Anyone looking for reasons to dislike Coleman finds them: his
salty language, his failure to keep scheduled appointments, his
amours, his shouting "racist" at  critics, his ultra-partisan politics, his
antagonizing most of the rest of the State of Michigan. Like many of the Mayor's admirers, I saw all this and wished that it were otherwise. But my father used to tell me: "Son there is only one difference between a man we call our friend and a man we call our enemy. We are willing to overlook or make allowances for the faults of the one but not the other." And Coleman Young could never be my enemy.

Coleman Alexander Young was born in Tuscaloosa,  Alabama the oldest of five children in a black Catholic family whose father "could pass for white." With that family Coleman came to Detroit when he was four. He worked for Ford Motor Company. He rose through the ranks of the United Auto Workers. In the 1930s some say he became a communist. He was shunned. A marriage broke up. He was desperately poor, often hungry. One set of Jewish friends stayed true to him and he never forgot them. Some were my colleagues and told me the story. In World War II he was commissioned a military officer. In 1945 he was one of the black "Tuskegee Airmen" who illegally  integrated an Officers Club in Indiana. He was elected State Senator. He became Detroit's mayor.

During my first one-on-one meeting with Mayor Young, I asked about some of the photos on the wall behind his desk. One was of Vice President Walter Mondale genuflecting to the Mayor at the Detroit airport. Another was of a small group of some very young children at a Catholic grade school in Greek Town on Detroit's near east side. The Mayor explained to me that this evoked the year when he won a prize for academic excellence and a scholarship to attend a local, highly esteemed Christian Brothers school. Enter racial bigotry. The teaching brothers at this Catholic institution, many straight from Ireland, would not admit a black student, no matter how light-skinned. Coleman immediately stopped being a Catholic and became  and remained a Baptist.
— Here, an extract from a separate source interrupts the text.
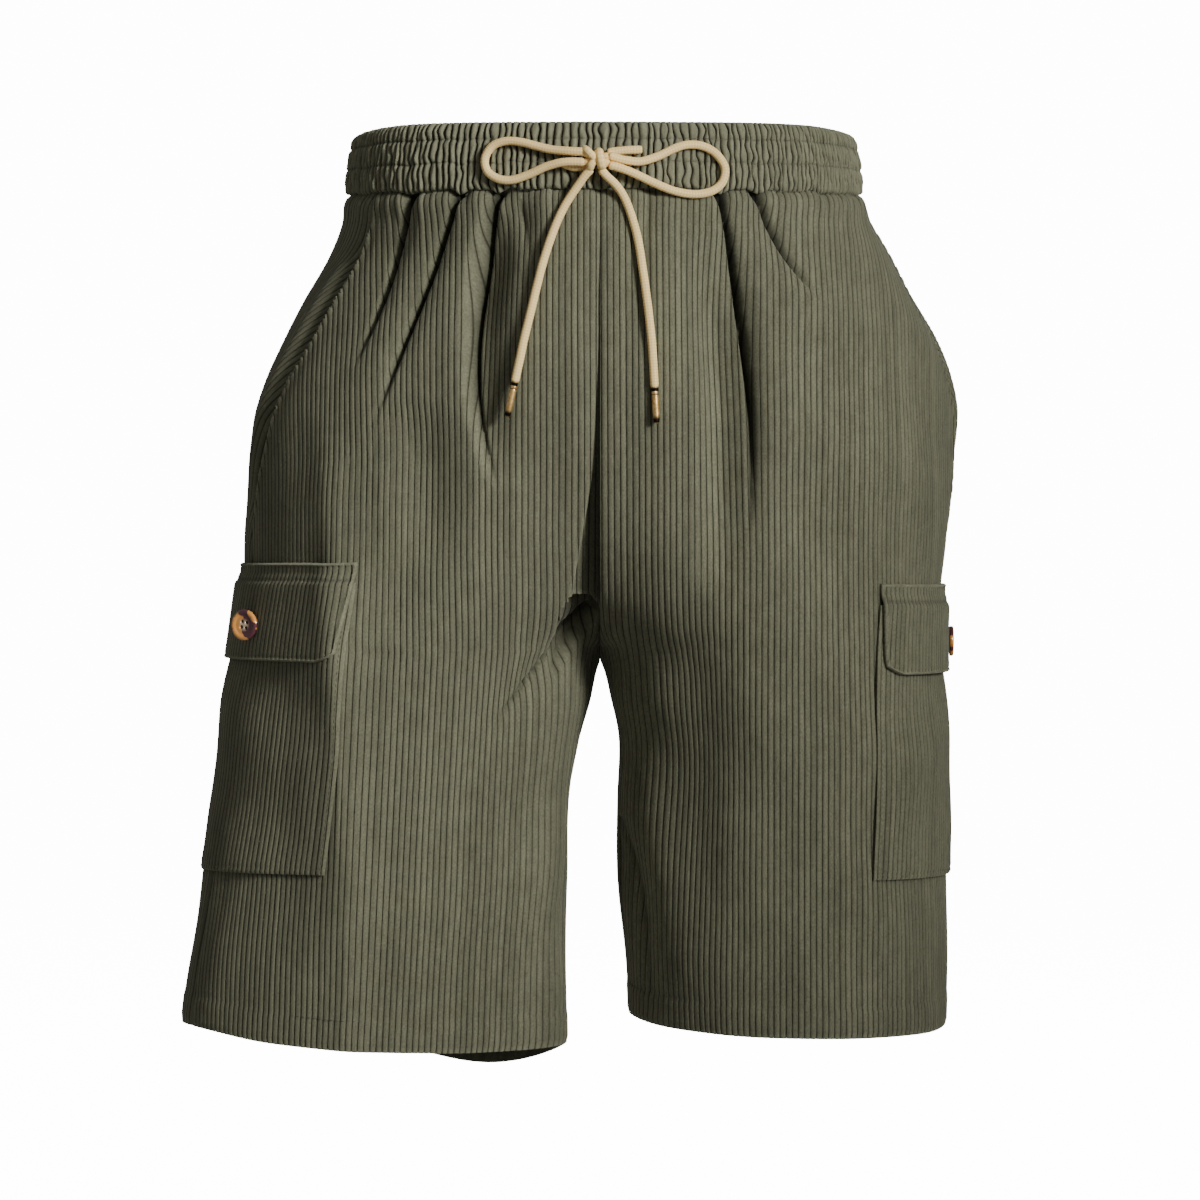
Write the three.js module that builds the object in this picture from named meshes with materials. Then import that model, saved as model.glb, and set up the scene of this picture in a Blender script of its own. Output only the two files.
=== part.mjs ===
// Cargo shorts in wide-wale corduroy, filled out as if worn: two fronts, two backs, an elastic waistband that
// gathers them, a drawstring tied in a bow, and a cargo pocket with a buttoned flap over each outseam.
// Millimetres, +Z up, the front faces -Y. The origin is the centre of the waistband. Left and right are the wearer's.
import * as THREE from 'three';

// Cloth
const CLOTH = 1.8; // corduroy wall
const CASING = 3.2; // waistband wall: two layers of cloth round the elastic
const BAG = 2.0; // pocket bag wall
const FLAP = 2.4; // flap wall, two layers
const SEAM_GAP = 0.3; // between pieces at a seam
const HALF_GAP = SEAM_GAP / 2;

// Heights
const BAND_TOP = 17;
const SEAM_Z = -20.5; // waistband seam at the centre front
const SEAM_DIP = 2.5; // how much lower that seam is at the sides
const TOP_DIP = 5.5; // how much lower the waistband's top edge is at the sides
const CROTCH_Z = -284;
const VALLEY = 9;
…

He was  tough mayor of a tough town. My having grown up in the genteel deep south of Alabama, Louisiana and Texas was not the best way to prepare me for a macho town where many friendships had to be preceded by a ritual trial of strength, a kind of psychological arm wrestling. But that was the game played in blue collar Detroit. And I learned to play it. One of the other dozen professional appointees on the mayor's immediate staff, a high achieving white woman, told me "watch our for ...X... He likes to intimidate the white appointees by introducing himself: 'My name is ...X.... and I hate all white people!'" Forewarned I read up on him and approached him as one Southern boy to another Southern boy.  "X" and I became great chums.
Mayoral appointees were almost exactly balanced in numbers between black and white, though the city in 1981 was already 2/3 black.

Race was always in the background if not the foreground. The Mayor once told me, "Pat, I have met very few white people who did anything good to black people because they thought it would get them into heaven." He believed (not entirely correctly, in my opinion) that black people had to fight and fight hard for every single right grudgingly conceded to them by the white power structure. Fight hard. Prove your strength. Win respect. Take no sass. Then you will be equals and therefore can be friends. That was the Detroit way, and not just among blacks.
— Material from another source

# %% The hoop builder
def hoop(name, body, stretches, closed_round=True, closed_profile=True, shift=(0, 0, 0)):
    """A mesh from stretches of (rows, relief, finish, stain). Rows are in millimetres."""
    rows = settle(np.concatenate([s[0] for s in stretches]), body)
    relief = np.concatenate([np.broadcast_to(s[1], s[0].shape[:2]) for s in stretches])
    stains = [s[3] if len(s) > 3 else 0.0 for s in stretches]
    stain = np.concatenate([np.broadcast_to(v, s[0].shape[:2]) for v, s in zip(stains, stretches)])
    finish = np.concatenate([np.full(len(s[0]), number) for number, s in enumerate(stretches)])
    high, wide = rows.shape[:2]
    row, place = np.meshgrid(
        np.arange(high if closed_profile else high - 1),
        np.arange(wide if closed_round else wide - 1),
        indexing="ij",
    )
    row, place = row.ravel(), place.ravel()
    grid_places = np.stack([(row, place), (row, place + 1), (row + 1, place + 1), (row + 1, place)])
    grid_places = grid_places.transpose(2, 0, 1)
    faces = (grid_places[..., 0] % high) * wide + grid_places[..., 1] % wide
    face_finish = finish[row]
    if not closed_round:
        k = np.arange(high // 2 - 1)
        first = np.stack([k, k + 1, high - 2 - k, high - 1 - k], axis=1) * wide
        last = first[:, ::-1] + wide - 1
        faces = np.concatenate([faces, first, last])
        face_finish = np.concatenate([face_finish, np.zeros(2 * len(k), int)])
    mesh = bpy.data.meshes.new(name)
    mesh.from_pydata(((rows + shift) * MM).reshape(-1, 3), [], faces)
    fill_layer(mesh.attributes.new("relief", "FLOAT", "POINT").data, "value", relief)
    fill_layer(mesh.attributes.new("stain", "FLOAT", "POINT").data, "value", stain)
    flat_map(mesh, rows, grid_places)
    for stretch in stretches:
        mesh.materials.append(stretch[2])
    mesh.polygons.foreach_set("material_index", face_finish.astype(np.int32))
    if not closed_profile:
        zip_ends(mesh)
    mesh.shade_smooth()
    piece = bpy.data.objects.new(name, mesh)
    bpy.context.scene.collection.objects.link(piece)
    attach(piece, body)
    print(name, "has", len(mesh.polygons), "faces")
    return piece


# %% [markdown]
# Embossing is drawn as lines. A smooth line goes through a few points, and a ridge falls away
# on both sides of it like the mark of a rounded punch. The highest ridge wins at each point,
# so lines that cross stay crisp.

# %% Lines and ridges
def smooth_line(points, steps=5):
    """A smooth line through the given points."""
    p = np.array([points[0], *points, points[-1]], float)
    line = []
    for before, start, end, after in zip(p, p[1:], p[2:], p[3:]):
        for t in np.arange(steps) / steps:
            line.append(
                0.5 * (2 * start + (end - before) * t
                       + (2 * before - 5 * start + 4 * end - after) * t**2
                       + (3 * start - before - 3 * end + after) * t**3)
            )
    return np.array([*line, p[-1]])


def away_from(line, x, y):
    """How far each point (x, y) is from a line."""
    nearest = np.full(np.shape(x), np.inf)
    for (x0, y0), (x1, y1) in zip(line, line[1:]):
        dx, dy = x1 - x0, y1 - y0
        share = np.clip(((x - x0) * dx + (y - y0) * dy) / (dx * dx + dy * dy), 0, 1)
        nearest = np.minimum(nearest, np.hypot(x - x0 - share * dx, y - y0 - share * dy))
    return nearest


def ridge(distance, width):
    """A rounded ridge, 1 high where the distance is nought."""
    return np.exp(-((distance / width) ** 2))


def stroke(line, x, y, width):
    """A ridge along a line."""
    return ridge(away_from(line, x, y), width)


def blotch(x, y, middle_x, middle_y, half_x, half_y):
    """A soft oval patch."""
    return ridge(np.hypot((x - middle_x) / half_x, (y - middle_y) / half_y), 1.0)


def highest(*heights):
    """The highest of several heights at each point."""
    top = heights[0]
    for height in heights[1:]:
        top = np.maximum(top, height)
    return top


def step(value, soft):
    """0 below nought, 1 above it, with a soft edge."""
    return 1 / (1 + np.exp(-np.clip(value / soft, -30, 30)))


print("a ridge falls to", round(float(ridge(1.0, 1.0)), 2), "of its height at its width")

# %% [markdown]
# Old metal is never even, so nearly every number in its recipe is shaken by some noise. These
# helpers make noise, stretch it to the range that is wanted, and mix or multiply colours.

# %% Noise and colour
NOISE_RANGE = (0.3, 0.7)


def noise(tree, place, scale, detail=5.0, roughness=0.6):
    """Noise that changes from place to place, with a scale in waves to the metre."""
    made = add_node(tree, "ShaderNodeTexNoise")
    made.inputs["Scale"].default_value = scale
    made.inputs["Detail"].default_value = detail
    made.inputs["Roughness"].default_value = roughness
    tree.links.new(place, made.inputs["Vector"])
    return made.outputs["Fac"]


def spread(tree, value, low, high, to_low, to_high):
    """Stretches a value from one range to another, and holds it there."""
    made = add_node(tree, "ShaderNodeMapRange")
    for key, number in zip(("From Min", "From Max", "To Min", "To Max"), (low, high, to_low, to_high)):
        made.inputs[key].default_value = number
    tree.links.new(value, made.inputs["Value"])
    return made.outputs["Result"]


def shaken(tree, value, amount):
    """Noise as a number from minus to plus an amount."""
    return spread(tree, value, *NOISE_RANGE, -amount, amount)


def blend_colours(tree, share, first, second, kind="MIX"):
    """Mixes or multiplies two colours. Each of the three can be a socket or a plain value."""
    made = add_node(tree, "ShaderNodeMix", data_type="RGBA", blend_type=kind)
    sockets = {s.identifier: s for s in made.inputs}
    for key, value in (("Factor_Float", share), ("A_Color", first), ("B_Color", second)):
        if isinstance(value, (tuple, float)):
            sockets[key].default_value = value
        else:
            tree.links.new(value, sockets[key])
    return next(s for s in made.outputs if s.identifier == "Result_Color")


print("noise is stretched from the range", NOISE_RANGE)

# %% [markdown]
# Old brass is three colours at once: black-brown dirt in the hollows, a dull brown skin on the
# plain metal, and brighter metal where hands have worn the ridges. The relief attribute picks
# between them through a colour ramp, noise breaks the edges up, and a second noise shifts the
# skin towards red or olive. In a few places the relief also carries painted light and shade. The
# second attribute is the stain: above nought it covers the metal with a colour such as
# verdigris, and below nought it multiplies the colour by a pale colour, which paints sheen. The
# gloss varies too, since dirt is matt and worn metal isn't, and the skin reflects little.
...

Shipping Tanks to Egypt and Israel

I showed the Mayor how to start shipping locally manufactured
armored  vehicles to Israel and Egypt via the port of Detroit and out the
St. Lawrence Seaway. This was my test of strength. For I had helped with his highest priority: revitalizing the Detroit riverfront. As a result  he gave me my head in attracting overseas investors and tourists, in bringing small businesses into exporting and several other areas, not all economic.

He told me, "Pat, America is rich but not rich enough to afford throw-away cities." He convinced me. I still try to assure that cities like Detroit and Cleveland and Charlotte and Asheville do not wither and die because of bad economic policies.
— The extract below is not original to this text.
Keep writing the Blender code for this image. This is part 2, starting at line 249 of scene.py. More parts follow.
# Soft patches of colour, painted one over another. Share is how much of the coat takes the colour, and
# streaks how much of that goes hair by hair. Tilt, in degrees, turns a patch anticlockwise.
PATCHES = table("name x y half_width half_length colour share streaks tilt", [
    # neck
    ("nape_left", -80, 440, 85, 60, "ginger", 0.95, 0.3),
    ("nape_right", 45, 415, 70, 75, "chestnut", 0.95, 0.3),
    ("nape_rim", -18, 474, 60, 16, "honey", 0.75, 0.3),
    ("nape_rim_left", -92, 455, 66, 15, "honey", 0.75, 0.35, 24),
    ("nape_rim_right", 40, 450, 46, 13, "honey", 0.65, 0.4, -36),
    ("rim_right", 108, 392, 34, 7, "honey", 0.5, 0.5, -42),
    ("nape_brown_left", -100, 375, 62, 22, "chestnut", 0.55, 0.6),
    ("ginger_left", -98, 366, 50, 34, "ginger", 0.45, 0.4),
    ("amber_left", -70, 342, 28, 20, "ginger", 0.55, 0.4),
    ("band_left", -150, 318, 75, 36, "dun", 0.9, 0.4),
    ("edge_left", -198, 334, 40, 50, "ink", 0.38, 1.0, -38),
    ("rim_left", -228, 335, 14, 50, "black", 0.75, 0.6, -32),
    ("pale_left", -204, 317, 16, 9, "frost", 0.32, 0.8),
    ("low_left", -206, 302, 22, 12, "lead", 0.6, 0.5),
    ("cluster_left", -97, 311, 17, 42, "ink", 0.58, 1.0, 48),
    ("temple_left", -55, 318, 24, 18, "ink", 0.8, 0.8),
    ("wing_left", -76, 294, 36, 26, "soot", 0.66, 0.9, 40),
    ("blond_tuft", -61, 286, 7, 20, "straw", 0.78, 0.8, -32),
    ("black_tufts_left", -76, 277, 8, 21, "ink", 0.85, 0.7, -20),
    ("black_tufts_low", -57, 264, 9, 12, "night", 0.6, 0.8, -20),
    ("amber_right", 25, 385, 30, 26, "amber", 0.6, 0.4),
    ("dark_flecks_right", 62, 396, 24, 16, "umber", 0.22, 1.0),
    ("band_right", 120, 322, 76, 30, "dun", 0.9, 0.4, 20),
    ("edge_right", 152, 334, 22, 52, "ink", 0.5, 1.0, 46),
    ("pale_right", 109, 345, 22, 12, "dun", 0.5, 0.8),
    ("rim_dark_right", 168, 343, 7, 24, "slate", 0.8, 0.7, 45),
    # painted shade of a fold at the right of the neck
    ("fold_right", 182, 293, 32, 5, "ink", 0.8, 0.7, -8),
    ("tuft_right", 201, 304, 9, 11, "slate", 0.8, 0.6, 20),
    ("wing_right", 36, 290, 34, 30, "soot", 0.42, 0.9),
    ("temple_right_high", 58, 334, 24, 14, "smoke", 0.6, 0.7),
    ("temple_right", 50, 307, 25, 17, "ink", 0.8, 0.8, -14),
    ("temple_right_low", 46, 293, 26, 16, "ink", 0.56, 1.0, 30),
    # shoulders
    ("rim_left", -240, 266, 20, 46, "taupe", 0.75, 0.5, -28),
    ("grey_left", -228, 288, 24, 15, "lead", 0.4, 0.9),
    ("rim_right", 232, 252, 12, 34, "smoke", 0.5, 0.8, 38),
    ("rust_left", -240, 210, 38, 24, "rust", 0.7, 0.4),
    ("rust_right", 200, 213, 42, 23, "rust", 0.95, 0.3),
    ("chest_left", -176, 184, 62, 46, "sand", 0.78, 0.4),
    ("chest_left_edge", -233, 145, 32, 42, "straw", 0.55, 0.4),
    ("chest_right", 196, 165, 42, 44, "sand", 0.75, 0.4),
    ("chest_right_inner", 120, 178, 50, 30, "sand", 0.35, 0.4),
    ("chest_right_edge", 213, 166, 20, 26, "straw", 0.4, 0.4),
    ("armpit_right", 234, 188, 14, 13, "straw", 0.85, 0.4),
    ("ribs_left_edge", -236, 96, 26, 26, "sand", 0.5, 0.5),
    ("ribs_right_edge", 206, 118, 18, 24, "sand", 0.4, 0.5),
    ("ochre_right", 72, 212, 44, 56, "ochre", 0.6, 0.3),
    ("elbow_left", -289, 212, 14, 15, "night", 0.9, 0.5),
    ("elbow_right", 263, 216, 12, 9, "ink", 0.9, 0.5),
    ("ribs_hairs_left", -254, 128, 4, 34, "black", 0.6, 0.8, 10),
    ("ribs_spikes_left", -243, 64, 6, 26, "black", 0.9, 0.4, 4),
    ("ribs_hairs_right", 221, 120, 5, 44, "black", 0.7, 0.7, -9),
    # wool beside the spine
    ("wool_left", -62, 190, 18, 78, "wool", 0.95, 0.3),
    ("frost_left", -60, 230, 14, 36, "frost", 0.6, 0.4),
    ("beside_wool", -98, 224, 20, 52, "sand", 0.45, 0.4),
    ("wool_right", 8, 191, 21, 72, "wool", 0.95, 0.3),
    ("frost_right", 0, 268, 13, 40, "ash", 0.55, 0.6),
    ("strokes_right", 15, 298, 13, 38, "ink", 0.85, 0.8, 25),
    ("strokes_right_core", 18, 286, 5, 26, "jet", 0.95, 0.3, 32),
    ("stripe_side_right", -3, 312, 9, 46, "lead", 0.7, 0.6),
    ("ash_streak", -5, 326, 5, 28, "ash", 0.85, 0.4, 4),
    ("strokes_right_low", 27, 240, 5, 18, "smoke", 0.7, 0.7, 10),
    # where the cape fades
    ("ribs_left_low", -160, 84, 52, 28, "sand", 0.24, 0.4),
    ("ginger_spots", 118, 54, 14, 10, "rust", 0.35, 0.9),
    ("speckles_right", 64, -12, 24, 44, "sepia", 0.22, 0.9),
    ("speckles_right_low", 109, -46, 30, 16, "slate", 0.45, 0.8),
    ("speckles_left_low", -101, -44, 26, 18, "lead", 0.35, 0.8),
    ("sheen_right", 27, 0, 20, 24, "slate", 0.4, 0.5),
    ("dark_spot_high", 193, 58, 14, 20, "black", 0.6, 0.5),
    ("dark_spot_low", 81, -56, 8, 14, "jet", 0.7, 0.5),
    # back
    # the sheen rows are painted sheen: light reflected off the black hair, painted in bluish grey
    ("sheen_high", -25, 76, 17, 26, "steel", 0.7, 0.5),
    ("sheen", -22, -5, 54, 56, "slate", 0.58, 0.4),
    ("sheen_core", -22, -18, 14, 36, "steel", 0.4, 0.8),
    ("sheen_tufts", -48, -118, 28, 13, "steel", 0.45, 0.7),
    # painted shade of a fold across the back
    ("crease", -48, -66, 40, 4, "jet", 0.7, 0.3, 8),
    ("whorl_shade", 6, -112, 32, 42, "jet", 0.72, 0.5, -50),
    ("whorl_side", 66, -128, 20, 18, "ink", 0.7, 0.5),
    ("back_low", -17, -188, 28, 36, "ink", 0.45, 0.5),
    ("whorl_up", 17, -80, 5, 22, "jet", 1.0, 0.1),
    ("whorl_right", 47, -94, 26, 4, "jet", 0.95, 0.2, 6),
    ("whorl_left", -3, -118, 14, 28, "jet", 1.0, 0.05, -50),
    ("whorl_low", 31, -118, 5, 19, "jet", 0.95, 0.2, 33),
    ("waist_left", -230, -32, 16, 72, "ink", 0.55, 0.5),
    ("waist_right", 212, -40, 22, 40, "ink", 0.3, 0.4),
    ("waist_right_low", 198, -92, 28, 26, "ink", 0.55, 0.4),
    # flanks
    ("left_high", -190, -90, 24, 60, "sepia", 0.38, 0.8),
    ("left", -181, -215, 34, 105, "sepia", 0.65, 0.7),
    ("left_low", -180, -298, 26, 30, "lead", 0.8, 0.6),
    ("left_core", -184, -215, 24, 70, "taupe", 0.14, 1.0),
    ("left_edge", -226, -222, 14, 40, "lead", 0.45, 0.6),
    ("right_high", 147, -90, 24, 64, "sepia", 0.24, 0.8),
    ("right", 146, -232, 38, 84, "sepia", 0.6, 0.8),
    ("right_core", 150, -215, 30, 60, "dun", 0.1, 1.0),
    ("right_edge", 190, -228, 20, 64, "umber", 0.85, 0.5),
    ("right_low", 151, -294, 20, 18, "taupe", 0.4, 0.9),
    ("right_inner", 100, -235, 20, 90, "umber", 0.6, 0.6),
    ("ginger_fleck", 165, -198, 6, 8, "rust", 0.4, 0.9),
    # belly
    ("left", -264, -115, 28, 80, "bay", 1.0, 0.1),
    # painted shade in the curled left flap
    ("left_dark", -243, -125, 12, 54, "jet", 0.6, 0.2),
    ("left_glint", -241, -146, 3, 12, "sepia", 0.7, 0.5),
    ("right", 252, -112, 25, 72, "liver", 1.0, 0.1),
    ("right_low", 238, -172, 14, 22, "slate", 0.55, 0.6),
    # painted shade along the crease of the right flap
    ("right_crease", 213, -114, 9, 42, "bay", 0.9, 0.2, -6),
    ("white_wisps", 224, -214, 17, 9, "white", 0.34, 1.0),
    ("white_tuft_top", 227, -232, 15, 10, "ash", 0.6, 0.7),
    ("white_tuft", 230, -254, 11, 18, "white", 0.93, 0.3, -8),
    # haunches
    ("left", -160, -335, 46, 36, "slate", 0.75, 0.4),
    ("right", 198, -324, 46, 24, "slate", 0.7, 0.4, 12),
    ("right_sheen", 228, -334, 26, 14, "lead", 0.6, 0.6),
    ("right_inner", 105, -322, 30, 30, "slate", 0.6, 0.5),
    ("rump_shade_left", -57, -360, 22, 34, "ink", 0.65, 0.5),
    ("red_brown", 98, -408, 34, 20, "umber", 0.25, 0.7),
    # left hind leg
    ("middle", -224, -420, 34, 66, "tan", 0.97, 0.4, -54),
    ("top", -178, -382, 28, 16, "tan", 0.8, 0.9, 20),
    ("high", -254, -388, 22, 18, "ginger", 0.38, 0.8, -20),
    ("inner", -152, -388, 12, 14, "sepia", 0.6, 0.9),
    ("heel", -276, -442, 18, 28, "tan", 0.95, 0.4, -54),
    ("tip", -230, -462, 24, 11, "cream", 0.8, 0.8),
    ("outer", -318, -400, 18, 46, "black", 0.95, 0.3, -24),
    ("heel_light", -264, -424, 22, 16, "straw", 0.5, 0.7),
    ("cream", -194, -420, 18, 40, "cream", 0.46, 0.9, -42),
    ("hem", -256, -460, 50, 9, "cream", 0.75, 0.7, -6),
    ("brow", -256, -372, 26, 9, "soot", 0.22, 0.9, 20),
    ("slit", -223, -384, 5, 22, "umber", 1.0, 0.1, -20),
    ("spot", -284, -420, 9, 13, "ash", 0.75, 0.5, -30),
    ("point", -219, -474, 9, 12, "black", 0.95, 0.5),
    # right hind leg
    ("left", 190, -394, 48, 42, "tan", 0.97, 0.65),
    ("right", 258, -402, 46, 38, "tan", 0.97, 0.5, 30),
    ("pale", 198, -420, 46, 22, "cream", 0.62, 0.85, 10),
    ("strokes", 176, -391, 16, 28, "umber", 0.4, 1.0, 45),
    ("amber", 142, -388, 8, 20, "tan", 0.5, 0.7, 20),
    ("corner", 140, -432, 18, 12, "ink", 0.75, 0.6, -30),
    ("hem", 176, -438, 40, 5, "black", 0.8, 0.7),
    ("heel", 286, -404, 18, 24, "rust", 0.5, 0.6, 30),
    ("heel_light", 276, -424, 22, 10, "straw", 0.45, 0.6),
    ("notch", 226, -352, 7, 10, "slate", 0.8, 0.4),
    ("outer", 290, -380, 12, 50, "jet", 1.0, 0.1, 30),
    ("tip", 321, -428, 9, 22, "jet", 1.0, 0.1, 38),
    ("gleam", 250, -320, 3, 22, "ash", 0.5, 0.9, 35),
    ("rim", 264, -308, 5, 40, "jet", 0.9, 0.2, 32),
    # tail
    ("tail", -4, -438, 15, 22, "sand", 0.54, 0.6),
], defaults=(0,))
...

Being on the Mayor's immediate staff felt a lot like being in Democratic
Party Headquarters. But the city government of Detroit is officially non-partisan. Hence there was little that  State Department lawyers forbade me to do. Still, I was at pains to do some things only after office hours or while taking annual leave. Thus my wife and our two sons joined me in the area around Tiger Stadium where we tacked up posters bearing the mayor's photo and his exhortation to register to vote in a coming nonpartisan election to raise city income taxes. One day all 141 of us mayoral appointees  (including the chief of police) went to the Detroit Zoo for an open-air briefing on what to do to win that election. Malcolm Dade, the amiable, low-key, highly effective top aide to the Mayor, laid out for us the rules of engagement.

Mayor Young thought that Detroit and I were good for each other.  When my tour of duty in Detroit was cut short by a  few months because of a crisis in Surinam, His Honor issued a warmly worded proclamation saluting me for fighting hard and well for his and my beloved Detroit.

When people ask what is my favorite Foreign Service assignment, I reply: Detroit, USA! I reveled in my work. I loved my boss. If my prayers make a difference, then this great man rests in peace. I wish that I could have been a fly on the wall of the Pearly Gates when Coleman Young knocked for admission. I suspect he courteously but inevitably challenged Saint Peter to arm wrestle. He probably won. Perhaps he was diplomatic and lost. But Saint Peter has a new friend: Detroit style.